About a third of the 230,000 cases of prostate cancer diagnosed in the United States each year result in removal of the gland, and of those the cancer has spread in 38 to 52 percent of patients, said the report from the University of Texas Health Science Center in San Antonio.

For the past four decades, radiation treatments have often been used in cases where the cancer has spread but the effect of such therapy on survival has not been tracked, said the report published in this week's Journal of the American Medical Association.

The Texas researchers said they looked at 425 men with cancer beyond the prostate after the gland had been removed from 1988 to 1997. About half of the men were treated with radiation beam therapy and the others were not.

At the end of the study 71 in the radiation group had died compared to 83 in the non-radiation group, a difference not considered significant, the study said.

In another prostate-related study in the same issue, researchers at the Urological Sciences Research Foundation and the University of California, Los Angeles, reported that testosterone treatments to combat what is sometimes called male menopause do not appear to complicate prostate problems also common in older men.

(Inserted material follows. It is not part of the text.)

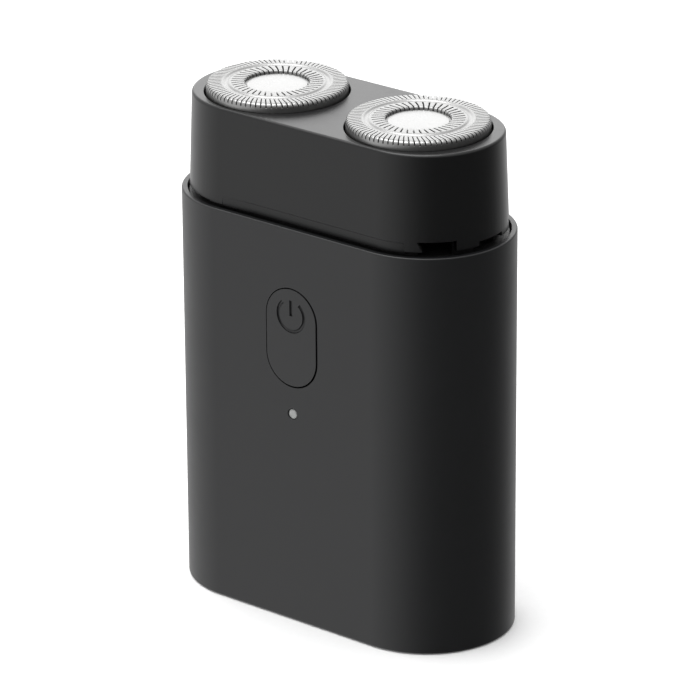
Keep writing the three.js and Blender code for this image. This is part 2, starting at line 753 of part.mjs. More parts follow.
for (const [word, side] of [
  ["left", -1],
  ["right", 1],
]) {
  const shavingHead = new THREE.Group();
  shavingHead.position.x = side * spindleOffset;
  shavingHead.add(
    piece(`guard_${word}`, guard(), guardSteel),
    piece(`guard_cap_${word}`, guardCap(), mirrorSteel),
    piece(`cutter_${word}`, cutterBlades(), bladeSteel),
    piece(`cutter_hub_${word}`, cutterHub(), gearWhite),
    piece(`spindle_${word}`, spindle(), gearWhite),
    piece(`spindle_seal_${word}`, spindleSeal(), sealBlack),
    piece(`spindle_spring_${word}`, spindleSpring(), plainSteel),
    piece(`gear_pin_${word}`, gearPin(), plainSteel),
    placed(piece(`drive_gear_${word}`, driveGear(), gearWhite), 0, 0, 0, 0, side < 0 ? Math.PI : 0),
  );
  shaver.add(
    shavingHead,
    piece(`battery_tab_${word}`, batteryTab(side), nickelStrip),
    piece(`motor_lead_${word}`, motorLead(side), side < 0 ? leadRed : leadBlack),
    placed(piece(`motor_magnet_${word}`, fieldMagnet(), ferriteGrey), 0, 0, 0, 0, side < 0 ? Math.PI : 0),
    placed(piece(`cover_screw_${word}`, coverScrew(), plainSteel), side * coverScrewX, 0, 0.15),
    placed(piece(`motor_screw_${word}`, motorScrew(), plainSteel), side * motorScrewX, 0, gearFloorZ + 0.8, Math.PI),
    placed(
      piece(`board_screw_${word}`, boardScrew(), plainSteel),
      side * boardScrewX,
      boardFrontY - 0.75,
      28.8,
      -Math.PI / 2,
    ),
  );
}

for (const [word, side] of [
  ["front", -1],
  ["rear", 1],
]) {
  shaver.add(
    placed(piece(`gearbox_screw_${word}`, gearboxScrew(), plainSteel), 0, side * gearboxScrewY, plateZ - 1.15),
    placed(piece(`body_magnet_${word}`, discMagnet(deckTop + 0.35), magnetNickel), 0, side * magnetY, 0),
    placed(piece(`head_magnet_${word}`, discMagnet(69.35), magnetNickel), 0, side * magnetY, 0),
  );
}

export default shaver;
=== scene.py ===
# The finished look of a pocket-size rotary shaver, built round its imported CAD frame.
# Shapes are written in millimetres and turned into metres by MM as their mesh is made.
# X runs along the width, -Y is the front face with the power button, +Z is up.

import math

import bmesh
import bpy
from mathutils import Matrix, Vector


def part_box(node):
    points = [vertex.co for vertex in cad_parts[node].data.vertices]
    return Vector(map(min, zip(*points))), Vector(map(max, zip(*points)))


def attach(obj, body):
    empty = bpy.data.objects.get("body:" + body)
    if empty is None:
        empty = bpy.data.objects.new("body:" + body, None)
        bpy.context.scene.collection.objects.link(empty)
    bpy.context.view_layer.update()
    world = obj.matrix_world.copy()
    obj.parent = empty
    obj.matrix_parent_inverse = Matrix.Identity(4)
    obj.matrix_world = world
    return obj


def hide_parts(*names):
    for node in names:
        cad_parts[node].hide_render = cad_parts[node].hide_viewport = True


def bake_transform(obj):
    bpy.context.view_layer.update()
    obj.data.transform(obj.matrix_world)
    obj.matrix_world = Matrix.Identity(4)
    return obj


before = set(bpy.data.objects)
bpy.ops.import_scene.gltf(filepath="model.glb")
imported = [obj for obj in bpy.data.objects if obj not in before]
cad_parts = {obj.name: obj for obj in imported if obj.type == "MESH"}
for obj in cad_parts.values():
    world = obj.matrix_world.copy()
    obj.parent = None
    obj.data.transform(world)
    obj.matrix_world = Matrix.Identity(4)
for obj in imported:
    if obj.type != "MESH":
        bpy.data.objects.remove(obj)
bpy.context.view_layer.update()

MM = 0.001

# ---- sizes taken from the frame


def box_mm(node):
    low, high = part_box(node)
    return low / MM, high / MM


shell_high = box_mm("body_shell")[1]
head_low, head_high = box_mm("head_cap")
button_low, button_high = box_mm("power_button")
lens_low, lens_high = box_mm("light_guide")
cap_low, cap_high = box_mm("guard_cap_right")

BODY_HALF = shell_high.y  # half of the body's depth, which is also the radius of its round ends
END = shell_high.x - BODY_HALF  # centre of each round end
BODY_TOP = shell_high.z
HEAD_HALF = BODY_HALF - 1.3  # the head stands in from the case
HEAD_TOP = head_high.z
HEAD_BOTTOM = head_low.z
HEAD_DRAFT = 0.6  # how far the head narrows on each side, from its foot to its top
GUARD_TOP = box_mm("guard_right")[1].z
GUARD_RADIUS = 11.3
SPINDLE_X = (cap_low.x + cap_high.x) / 2
BUTTON_Z = (button_low.z + button_high.z) / 2
BUTTON_SPAN = button_high.z - button_low.z - (button_high.x - button_low.x)  # between its round ends
LED_Z = (lens_low.z + lens_high.z) / 2

SHELL_WALL = 1.7
RIM_WALL = 0.95
CAVITY_HALF = BODY_HALF - SHELL_WALL
RIM_HALF = BODY_HALF - RIM_WALL
LEDGE_Z = 65.3  # where the deck rests inside the case
HEAD_CAVITY_HALF = HEAD_HALF - 1.25
HEAD_PLATE_Z = HEAD_TOP - 1.6
FRONT = -BODY_HALF
SIDES = (("left", -1), ("right", 1))
ENDS = (("front", -1), ("rear", 1))

# ---- outlines
# Each outline turns an (offset, level) into a ring of points.


def arc_points(x, y, radius, start, end, steps):
    """Points of an arc in degrees, both ends included."""
    angles = [math.radians(start + (end - start) * i / steps) for i in range(steps + 1)]
    return [(x + radius * math.cos(a), y + radius * math.sin(a)) for a in angles]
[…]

The finding was based on 44 men with low blood levels of testosterone, some of whom were given injections of the hormone while others received an inert substance.

After six months of treatment, no changes were observed in their prostates or in cancer incidence or severity and there were only slight changes in urination-related problems, said the study.

"These preliminary data suggest that in aging men with late-onset hypogonadism (reduced secretion of hormones from sex glands), six months of testosterone replacement therapy normalizes serum androgen levels but appears to have little effect on prostate tissue androgen levels and cellular functions," the report said.

It added that establishing safety generally would require tests on a larger scale.

Blood testosterone levels decline with age, and many older men may as a result suffer depression, sexual dysfunction, diminished lean body mass, muscle volume and strength and reduced bone mineral density -- changes that have sometimes been called male menopause, the study said.